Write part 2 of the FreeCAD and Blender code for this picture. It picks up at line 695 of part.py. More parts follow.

* * *

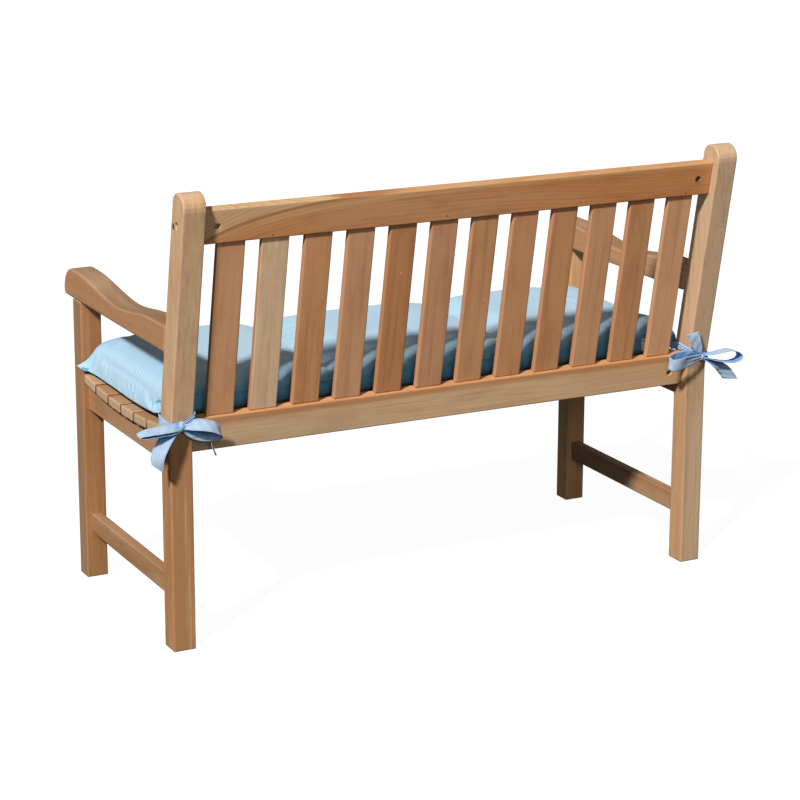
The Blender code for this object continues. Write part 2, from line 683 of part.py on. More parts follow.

* * *

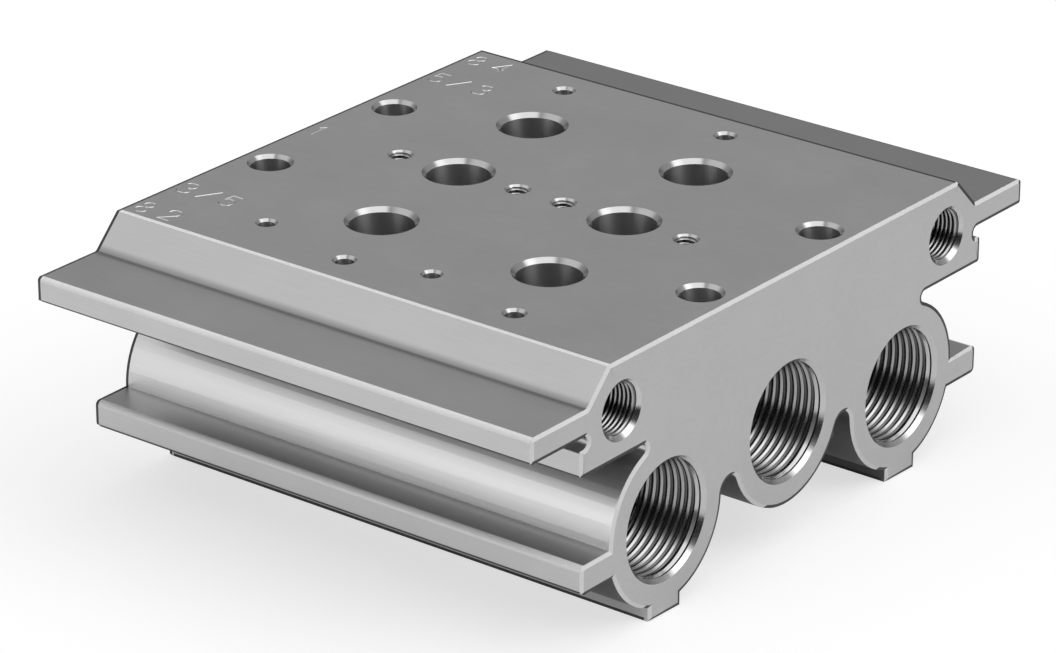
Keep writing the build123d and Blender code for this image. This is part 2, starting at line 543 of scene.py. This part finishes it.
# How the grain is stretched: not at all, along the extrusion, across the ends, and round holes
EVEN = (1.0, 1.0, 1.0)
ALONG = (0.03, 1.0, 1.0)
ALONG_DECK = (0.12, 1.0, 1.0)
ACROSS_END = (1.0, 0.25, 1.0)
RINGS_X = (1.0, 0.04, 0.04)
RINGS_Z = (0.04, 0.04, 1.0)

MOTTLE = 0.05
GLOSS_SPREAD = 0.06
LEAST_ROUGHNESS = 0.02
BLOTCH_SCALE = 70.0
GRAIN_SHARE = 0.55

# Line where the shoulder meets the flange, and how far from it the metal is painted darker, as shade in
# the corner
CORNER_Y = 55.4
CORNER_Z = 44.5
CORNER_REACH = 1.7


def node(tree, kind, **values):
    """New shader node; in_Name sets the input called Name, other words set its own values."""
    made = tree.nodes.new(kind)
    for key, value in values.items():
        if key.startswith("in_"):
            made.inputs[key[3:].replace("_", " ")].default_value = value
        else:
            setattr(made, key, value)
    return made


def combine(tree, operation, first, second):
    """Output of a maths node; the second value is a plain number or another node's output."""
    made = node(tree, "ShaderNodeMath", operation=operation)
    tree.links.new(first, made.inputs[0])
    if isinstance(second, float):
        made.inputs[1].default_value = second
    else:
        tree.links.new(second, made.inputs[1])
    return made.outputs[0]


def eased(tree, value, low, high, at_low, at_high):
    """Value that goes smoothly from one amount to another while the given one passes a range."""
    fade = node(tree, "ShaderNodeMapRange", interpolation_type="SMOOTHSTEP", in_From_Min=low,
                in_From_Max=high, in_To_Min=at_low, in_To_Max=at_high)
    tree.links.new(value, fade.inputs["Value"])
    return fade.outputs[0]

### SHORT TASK
Set down, without any change, only the lines from the line that holds "Keep writing the" through the line that holds "GRAIN_SHARE = 0.55", both lines included.

### RESULT OF THE EXERCISE
Keep writing the build123d and Blender code for this image. This is part 2, starting at line 543 of scene.py. This part finishes it.
# How the grain is stretched: not at all, along the extrusion, across the ends, and round holes
EVEN = (1.0, 1.0, 1.0)
ALONG = (0.03, 1.0, 1.0)
ALONG_DECK = (0.12, 1.0, 1.0)
ACROSS_END = (1.0, 0.25, 1.0)
RINGS_X = (1.0, 0.04, 0.04)
RINGS_Z = (0.04, 0.04, 1.0)

MOTTLE = 0.05
GLOSS_SPREAD = 0.06
LEAST_ROUGHNESS = 0.02
BLOTCH_SCALE = 70.0
GRAIN_SHARE = 0.55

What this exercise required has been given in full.